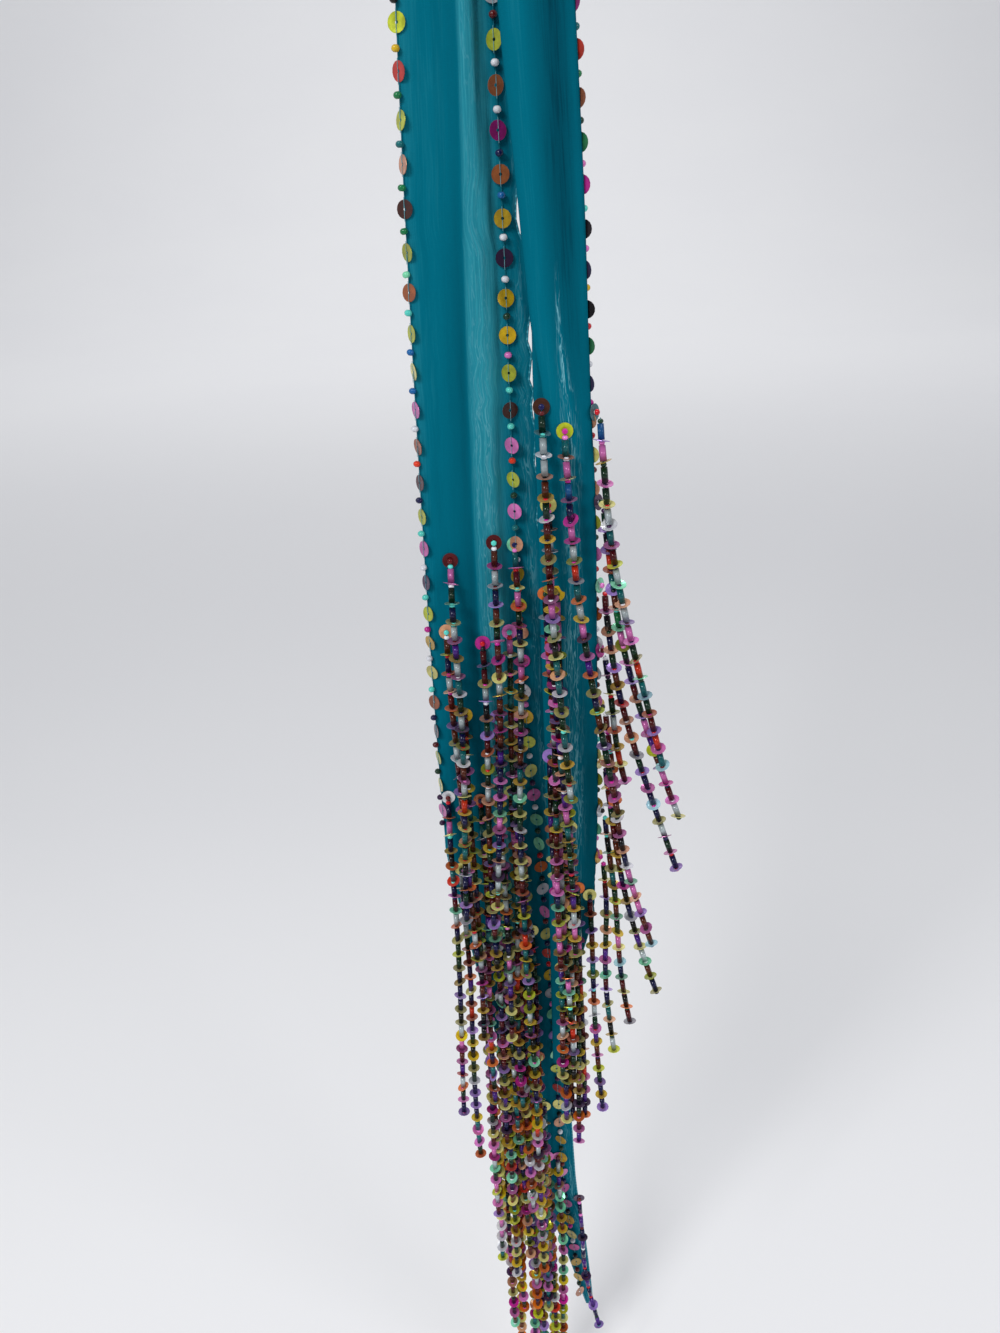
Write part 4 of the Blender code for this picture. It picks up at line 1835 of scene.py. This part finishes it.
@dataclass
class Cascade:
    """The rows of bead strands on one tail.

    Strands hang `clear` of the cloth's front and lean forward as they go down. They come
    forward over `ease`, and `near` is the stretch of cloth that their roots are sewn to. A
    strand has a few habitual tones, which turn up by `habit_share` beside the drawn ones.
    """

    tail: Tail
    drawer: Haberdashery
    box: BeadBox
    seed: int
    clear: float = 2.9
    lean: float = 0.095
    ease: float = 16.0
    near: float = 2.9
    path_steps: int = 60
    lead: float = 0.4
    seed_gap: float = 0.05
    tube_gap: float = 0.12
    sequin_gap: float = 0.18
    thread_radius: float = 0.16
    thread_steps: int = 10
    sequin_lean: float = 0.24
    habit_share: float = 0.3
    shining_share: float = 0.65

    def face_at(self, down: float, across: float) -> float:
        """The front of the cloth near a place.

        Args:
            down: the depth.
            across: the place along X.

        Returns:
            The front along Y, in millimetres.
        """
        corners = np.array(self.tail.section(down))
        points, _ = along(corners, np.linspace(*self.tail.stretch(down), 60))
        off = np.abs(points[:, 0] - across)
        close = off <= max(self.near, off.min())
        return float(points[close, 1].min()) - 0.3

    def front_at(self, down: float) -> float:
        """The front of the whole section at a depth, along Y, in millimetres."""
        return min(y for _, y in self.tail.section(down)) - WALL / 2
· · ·
_Directions for this task:_
Write out the material exactly as given.

_Exercise response:_
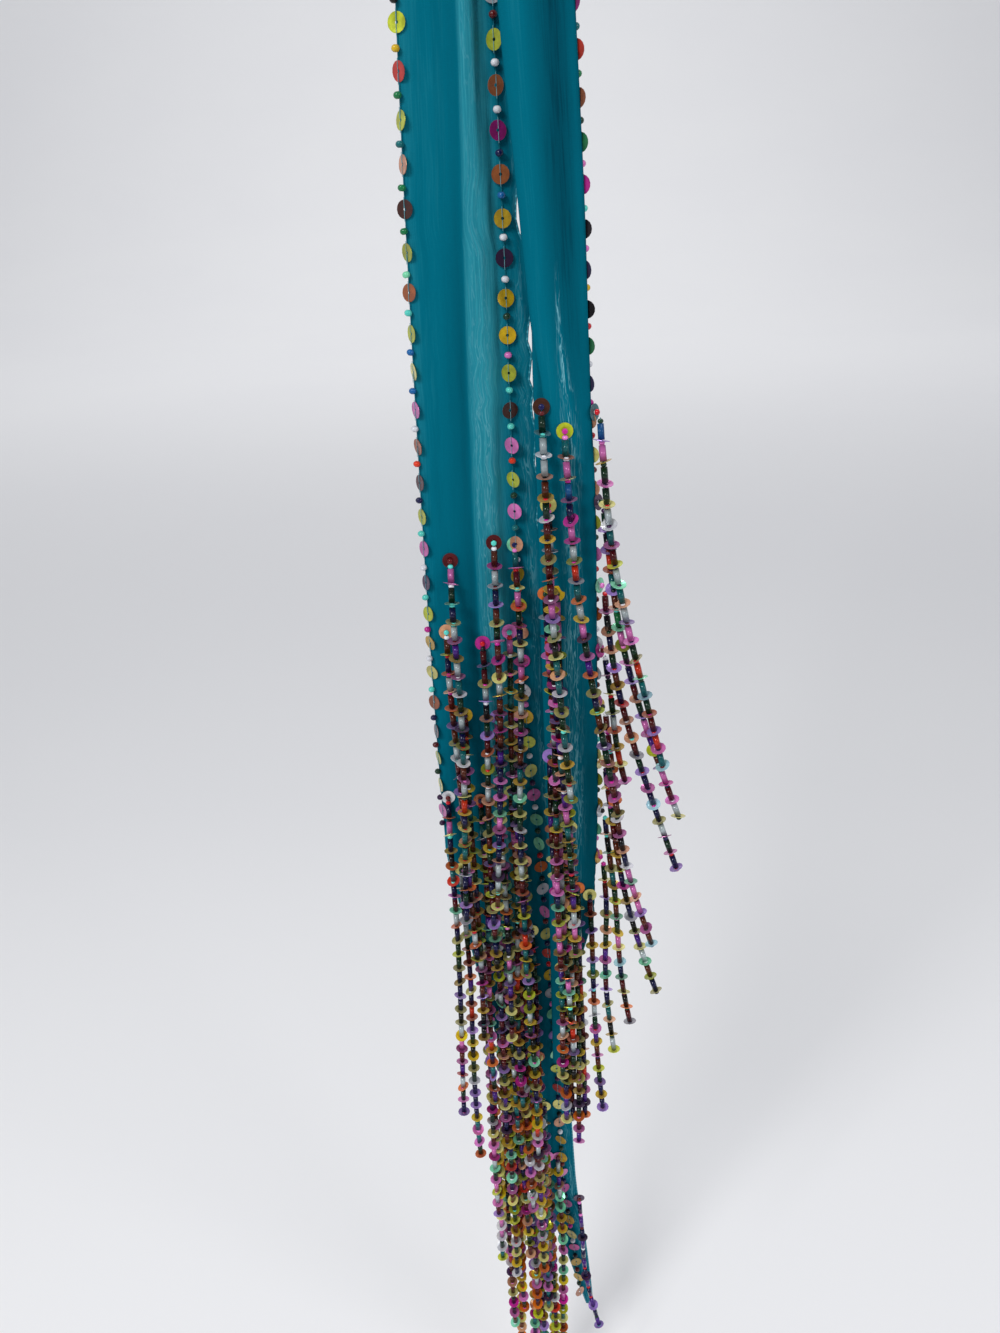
Write part 4 of the Blender code for this picture. It picks up at line 1835 of scene.py. This part finishes it.
@dataclass
class Cascade:
    """The rows of bead strands on one tail.

    Strands hang `clear` of the cloth's front and lean forward as they go down. They come
    forward over `ease`, and `near` is the stretch of cloth that their roots are sewn to. A
    strand has a few habitual tones, which turn up by `habit_share` beside the drawn ones.
    """

    tail: Tail
    drawer: Haberdashery
    box: BeadBox
    seed: int
    clear: float = 2.9
    lean: float = 0.095
    ease: float = 16.0
    near: float = 2.9
    path_steps: int = 60
    lead: float = 0.4
    seed_gap: float = 0.05
    tube_gap: float = 0.12
    sequin_gap: float = 0.18
    thread_radius: float = 0.16
    thread_steps: int = 10
    sequin_lean: float = 0.24
    habit_share: float = 0.3
    shining_share: float = 0.65

    def face_at(self, down: float, across: float) -> float:
        """The front of the cloth near a place.

        Args:
            down: the depth.
            across: the place along X.

        Returns:
            The front along Y, in millimetres.
        """
        corners = np.array(self.tail.section(down))
        points, _ = along(corners, np.linspace(*self.tail.stretch(down), 60))
        off = np.abs(points[:, 0] - across)
        close = off <= max(self.near, off.min())
        return float(points[close, 1].min()) - 0.3

    def front_at(self, down: float) -> float:
        """The front of the whole section at a depth, along Y, in millimetres."""
        return min(y for _, y in self.tail.section(down)) - WALL / 2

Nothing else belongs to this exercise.